** start Available records **

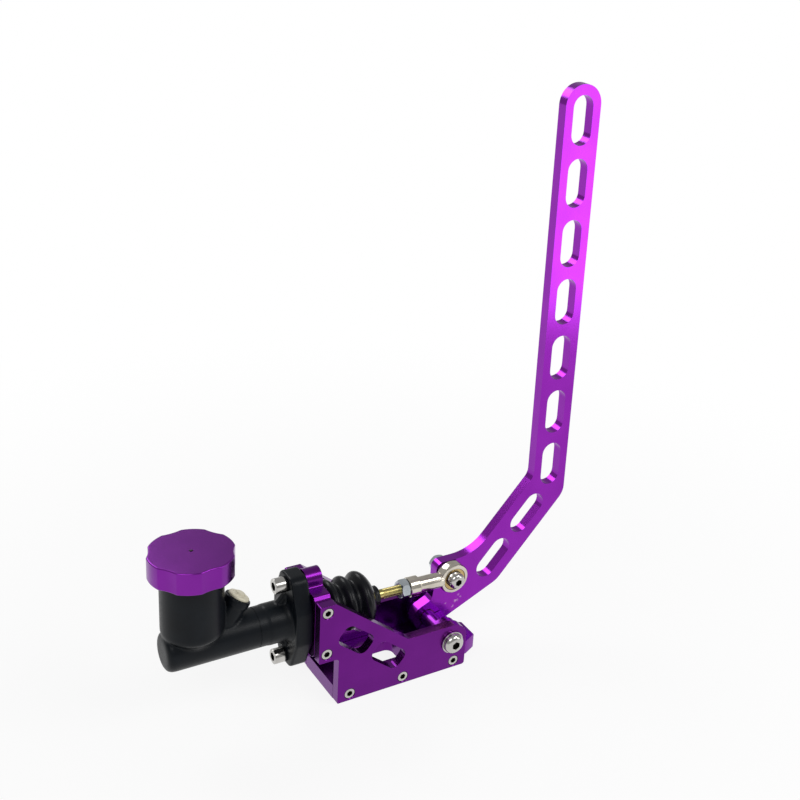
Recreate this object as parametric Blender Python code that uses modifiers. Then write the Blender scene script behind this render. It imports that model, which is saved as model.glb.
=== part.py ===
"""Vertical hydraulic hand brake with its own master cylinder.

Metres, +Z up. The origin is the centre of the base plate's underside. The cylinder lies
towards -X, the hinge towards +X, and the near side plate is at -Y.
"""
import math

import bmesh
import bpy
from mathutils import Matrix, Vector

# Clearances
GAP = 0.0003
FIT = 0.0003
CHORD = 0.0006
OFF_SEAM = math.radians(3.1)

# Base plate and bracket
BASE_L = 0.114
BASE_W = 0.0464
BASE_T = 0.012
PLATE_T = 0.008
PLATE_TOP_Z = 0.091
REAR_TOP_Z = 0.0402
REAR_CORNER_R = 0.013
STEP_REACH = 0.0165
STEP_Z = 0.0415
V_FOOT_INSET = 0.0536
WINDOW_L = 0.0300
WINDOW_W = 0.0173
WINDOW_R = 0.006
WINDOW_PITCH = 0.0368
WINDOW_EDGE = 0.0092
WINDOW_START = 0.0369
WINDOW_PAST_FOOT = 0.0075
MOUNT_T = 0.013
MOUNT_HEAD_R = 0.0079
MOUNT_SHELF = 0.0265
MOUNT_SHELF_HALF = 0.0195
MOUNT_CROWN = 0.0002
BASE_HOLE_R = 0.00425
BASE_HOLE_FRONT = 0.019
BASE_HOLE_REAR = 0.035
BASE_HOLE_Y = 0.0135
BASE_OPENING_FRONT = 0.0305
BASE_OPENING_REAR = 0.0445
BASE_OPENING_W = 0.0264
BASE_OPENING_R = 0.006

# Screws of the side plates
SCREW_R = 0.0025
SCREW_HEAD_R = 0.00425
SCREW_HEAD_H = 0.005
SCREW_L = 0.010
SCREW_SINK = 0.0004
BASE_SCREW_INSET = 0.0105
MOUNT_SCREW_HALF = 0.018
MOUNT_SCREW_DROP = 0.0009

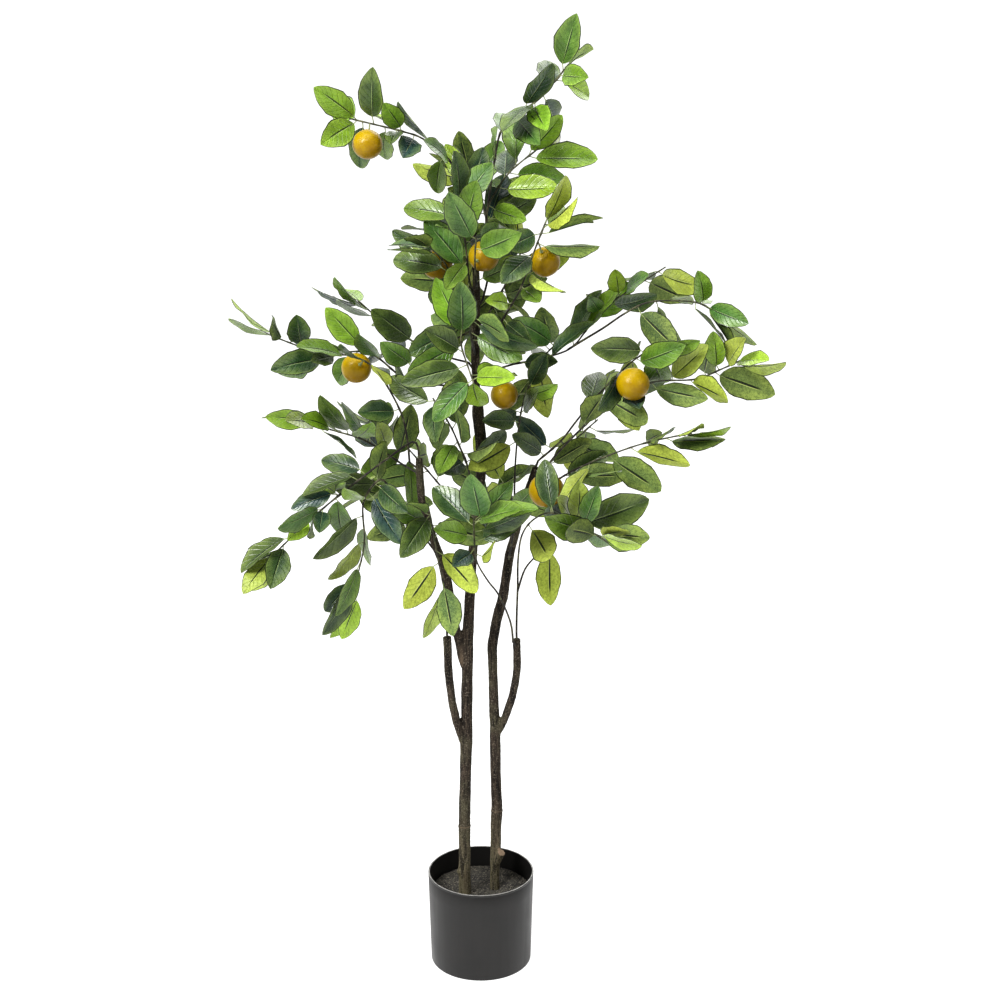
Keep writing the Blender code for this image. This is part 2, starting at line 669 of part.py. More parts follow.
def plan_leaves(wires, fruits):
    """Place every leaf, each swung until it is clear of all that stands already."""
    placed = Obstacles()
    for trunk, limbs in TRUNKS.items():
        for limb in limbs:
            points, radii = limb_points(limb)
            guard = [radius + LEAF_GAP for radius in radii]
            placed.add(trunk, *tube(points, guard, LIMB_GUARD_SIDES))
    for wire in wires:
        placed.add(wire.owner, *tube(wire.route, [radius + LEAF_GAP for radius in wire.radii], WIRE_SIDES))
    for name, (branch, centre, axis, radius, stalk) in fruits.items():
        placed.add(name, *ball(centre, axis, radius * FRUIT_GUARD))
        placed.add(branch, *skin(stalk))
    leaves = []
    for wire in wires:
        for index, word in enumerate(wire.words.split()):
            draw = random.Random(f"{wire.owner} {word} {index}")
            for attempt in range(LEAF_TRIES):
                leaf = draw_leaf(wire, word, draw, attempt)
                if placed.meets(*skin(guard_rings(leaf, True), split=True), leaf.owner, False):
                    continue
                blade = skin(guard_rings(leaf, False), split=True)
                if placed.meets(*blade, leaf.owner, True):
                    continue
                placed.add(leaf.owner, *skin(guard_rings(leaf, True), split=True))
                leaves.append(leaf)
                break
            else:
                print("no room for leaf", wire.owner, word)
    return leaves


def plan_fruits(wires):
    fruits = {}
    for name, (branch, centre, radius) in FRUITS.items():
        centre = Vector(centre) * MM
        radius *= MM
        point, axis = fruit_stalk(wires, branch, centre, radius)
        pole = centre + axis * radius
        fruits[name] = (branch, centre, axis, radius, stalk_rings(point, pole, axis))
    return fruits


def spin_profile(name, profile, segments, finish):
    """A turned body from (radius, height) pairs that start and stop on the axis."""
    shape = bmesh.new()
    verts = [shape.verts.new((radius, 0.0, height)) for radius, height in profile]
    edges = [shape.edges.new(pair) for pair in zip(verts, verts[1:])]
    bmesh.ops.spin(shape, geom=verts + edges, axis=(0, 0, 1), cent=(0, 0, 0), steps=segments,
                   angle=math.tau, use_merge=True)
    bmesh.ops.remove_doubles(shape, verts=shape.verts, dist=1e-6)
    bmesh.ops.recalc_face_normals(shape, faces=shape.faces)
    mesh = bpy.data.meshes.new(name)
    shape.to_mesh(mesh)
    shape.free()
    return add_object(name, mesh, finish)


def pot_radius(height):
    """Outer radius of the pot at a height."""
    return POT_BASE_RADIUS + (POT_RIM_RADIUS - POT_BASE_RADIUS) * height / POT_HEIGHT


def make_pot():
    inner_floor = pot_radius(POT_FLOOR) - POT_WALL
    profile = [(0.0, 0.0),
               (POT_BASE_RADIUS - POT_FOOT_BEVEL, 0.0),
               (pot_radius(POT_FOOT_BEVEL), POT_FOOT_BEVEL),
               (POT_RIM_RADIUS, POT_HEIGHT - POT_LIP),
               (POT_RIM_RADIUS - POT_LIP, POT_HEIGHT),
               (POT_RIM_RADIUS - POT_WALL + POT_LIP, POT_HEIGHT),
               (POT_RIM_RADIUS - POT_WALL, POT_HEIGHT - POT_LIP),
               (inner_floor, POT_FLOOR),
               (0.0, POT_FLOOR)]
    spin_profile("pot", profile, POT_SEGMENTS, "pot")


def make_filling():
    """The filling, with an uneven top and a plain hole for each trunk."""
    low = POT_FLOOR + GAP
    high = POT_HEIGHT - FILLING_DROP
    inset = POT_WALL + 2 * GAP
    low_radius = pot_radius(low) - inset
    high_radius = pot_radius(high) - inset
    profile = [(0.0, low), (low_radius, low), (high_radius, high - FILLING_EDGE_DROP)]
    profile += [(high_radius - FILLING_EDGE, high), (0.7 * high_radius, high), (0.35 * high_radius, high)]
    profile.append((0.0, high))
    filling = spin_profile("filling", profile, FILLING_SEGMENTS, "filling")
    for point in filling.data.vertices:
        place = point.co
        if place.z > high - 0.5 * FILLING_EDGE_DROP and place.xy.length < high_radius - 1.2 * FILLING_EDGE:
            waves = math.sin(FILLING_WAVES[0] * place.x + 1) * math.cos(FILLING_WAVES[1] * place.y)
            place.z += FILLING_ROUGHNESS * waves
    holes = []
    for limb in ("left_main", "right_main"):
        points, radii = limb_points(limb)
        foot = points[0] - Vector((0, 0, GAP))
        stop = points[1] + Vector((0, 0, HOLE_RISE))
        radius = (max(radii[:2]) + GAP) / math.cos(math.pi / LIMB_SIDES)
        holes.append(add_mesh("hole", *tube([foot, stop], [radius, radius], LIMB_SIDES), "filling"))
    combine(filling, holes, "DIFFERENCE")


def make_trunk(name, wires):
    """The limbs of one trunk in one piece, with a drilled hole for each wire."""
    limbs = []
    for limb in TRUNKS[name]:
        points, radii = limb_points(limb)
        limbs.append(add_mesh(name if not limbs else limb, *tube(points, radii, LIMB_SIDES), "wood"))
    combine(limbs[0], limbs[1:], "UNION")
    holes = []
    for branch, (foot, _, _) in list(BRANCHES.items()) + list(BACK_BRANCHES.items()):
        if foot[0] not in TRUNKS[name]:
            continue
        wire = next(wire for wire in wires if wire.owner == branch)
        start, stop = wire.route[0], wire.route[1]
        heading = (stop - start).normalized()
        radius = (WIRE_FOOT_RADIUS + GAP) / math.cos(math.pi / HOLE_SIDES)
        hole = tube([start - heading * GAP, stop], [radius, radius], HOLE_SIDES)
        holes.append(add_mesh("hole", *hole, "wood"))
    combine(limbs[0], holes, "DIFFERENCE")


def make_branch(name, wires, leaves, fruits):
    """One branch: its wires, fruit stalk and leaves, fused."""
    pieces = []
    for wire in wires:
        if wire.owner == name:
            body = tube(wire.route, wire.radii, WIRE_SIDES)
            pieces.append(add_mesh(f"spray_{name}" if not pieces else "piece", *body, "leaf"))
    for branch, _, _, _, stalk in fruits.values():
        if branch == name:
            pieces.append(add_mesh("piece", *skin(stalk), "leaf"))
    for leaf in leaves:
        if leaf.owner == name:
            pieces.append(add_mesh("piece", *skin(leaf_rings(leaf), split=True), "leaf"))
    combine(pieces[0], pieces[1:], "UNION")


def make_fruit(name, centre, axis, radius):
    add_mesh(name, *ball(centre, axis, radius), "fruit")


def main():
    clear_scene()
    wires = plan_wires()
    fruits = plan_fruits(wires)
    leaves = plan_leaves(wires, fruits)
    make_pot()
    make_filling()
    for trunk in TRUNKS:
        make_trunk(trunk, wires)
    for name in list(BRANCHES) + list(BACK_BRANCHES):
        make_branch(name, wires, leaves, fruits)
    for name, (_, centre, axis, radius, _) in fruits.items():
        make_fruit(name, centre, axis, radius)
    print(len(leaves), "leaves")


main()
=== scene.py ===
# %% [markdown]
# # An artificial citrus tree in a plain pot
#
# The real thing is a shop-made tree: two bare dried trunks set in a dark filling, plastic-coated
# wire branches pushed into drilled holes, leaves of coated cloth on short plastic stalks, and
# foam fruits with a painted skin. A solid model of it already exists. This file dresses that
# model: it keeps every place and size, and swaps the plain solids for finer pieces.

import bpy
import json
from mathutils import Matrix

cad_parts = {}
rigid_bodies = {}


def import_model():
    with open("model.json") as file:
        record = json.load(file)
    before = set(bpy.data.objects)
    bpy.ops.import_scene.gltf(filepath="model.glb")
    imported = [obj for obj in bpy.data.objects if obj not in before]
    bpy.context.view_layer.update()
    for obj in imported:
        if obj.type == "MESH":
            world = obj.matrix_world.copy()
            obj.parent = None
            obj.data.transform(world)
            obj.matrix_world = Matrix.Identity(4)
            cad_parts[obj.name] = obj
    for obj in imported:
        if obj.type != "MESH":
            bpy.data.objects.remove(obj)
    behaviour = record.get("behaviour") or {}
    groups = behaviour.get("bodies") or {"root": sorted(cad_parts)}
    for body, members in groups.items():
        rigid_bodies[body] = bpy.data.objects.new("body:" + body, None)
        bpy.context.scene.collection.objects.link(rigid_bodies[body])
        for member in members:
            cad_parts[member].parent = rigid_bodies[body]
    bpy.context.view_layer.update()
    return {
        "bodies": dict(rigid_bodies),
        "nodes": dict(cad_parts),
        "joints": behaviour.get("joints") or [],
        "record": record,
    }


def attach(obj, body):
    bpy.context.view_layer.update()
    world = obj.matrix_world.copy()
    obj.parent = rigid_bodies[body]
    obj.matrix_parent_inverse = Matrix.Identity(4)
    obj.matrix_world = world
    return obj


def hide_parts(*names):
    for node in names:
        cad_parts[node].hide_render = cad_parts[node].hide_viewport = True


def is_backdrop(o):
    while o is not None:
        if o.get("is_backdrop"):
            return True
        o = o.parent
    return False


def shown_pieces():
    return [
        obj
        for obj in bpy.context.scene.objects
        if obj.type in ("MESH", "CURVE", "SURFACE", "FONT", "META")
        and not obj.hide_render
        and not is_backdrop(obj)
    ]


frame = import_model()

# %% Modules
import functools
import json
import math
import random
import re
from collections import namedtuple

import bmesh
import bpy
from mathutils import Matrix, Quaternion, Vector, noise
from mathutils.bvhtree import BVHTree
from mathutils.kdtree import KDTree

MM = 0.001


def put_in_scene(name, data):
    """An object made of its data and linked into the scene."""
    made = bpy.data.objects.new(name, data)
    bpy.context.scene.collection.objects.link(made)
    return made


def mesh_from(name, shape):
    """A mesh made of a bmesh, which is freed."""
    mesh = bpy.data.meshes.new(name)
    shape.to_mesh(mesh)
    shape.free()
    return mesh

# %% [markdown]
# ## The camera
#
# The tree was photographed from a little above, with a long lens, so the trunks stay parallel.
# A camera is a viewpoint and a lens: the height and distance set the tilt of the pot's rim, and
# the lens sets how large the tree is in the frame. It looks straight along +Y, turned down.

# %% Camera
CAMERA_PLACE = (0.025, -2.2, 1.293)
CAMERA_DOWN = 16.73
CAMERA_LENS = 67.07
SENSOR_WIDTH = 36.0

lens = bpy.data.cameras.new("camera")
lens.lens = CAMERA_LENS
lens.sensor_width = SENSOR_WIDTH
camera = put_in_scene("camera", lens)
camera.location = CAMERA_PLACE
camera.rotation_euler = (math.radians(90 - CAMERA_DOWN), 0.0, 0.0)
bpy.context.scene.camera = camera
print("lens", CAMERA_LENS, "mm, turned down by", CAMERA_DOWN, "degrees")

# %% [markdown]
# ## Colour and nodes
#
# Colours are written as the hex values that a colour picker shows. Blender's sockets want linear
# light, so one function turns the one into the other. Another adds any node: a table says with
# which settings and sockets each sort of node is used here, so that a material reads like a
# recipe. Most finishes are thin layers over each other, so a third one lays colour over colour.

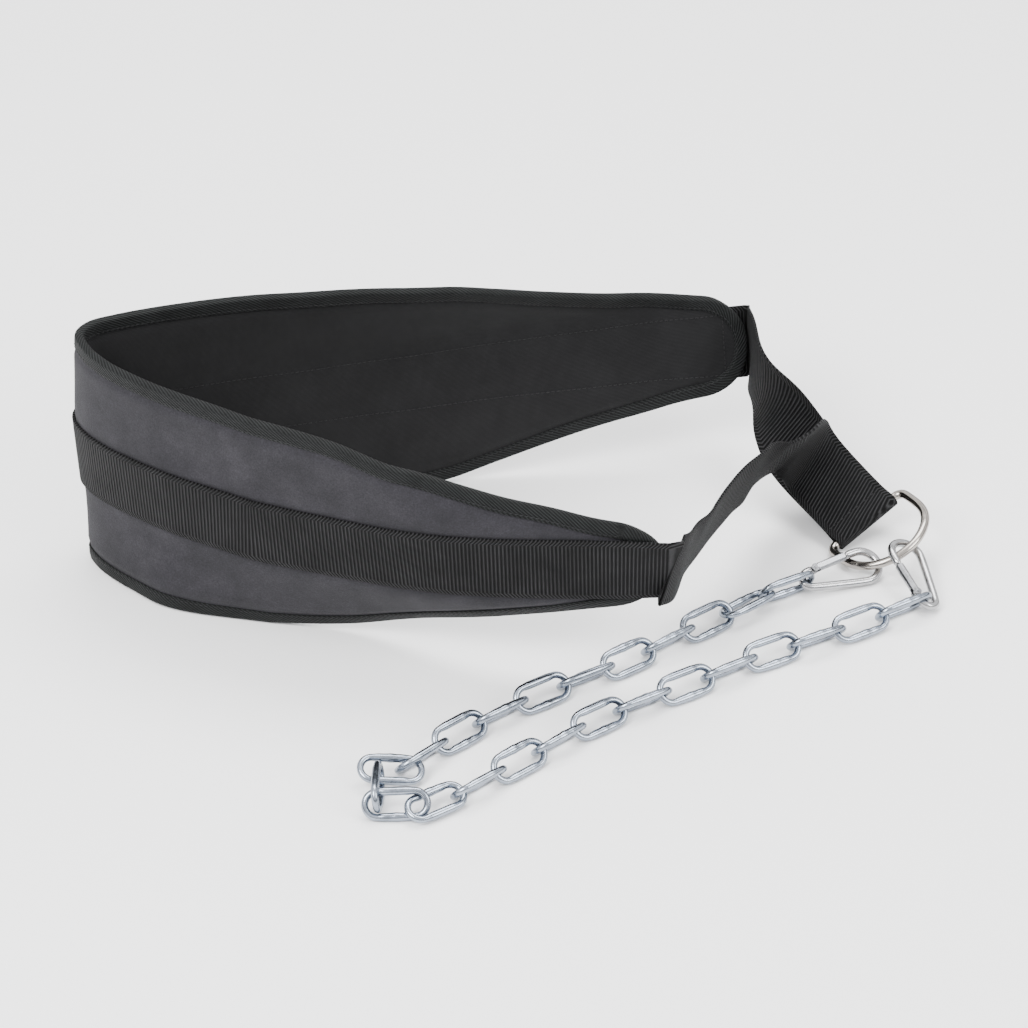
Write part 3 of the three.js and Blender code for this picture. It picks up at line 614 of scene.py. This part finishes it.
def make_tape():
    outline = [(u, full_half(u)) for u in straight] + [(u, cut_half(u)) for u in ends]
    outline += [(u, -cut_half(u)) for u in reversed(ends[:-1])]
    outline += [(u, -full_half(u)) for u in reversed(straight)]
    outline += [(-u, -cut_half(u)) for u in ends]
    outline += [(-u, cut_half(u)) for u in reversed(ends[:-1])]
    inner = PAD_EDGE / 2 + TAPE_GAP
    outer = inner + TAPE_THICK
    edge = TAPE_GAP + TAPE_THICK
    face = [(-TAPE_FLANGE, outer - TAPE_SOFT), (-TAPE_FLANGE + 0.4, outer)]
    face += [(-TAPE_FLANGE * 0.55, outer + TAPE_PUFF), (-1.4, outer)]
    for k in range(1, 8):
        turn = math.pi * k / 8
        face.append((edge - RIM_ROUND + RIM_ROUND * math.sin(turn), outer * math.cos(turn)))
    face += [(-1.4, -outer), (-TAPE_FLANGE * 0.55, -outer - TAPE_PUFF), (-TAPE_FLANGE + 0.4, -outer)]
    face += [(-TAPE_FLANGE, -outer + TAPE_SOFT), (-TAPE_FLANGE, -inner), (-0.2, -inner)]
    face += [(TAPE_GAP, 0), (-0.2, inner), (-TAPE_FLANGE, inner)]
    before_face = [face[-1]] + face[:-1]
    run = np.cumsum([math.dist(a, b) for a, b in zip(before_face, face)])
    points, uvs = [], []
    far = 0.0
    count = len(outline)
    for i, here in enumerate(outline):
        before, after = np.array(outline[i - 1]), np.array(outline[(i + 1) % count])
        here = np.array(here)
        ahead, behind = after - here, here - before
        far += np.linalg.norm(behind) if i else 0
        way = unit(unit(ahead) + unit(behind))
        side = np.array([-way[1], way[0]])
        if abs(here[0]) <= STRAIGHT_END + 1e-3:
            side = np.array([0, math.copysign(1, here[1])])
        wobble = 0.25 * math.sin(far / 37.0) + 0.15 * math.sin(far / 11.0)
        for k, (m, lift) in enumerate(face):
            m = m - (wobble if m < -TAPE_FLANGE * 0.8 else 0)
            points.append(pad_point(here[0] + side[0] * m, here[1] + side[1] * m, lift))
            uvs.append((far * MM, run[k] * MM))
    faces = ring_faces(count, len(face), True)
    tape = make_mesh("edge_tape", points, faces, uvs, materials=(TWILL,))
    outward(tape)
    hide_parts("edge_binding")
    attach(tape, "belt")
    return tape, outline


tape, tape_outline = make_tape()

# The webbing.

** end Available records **

*Written task*.
Of all the entries above, repeat only the lines from the line that has "leaves = plan_leaves(wires, fruits)" to the line that has "before = set(bpy.data.objects)", both lines included, exactly.

*Written solution*.
    leaves = plan_leaves(wires, fruits)
    make_pot()
    make_filling()
    for trunk in TRUNKS:
        make_trunk(trunk, wires)
    for name in list(BRANCHES) + list(BACK_BRANCHES):
        make_branch(name, wires, leaves, fruits)
    for name, (_, centre, axis, radius, _) in fruits.items():
        make_fruit(name, centre, axis, radius)
    print(len(leaves), "leaves")


main()
=== scene.py ===
# %% [markdown]
# # An artificial citrus tree in a plain pot
#
# The real thing is a shop-made tree: two bare dried trunks set in a dark filling, plastic-coated
# wire branches pushed into drilled holes, leaves of coated cloth on short plastic stalks, and
# foam fruits with a painted skin. A solid model of it already exists. This file dresses that
# model: it keeps every place and size, and swaps the plain solids for finer pieces.

import bpy
import json
from mathutils import Matrix

cad_parts = {}
rigid_bodies = {}


def import_model():
    with open("model.json") as file:
        record = json.load(file)
    before = set(bpy.data.objects)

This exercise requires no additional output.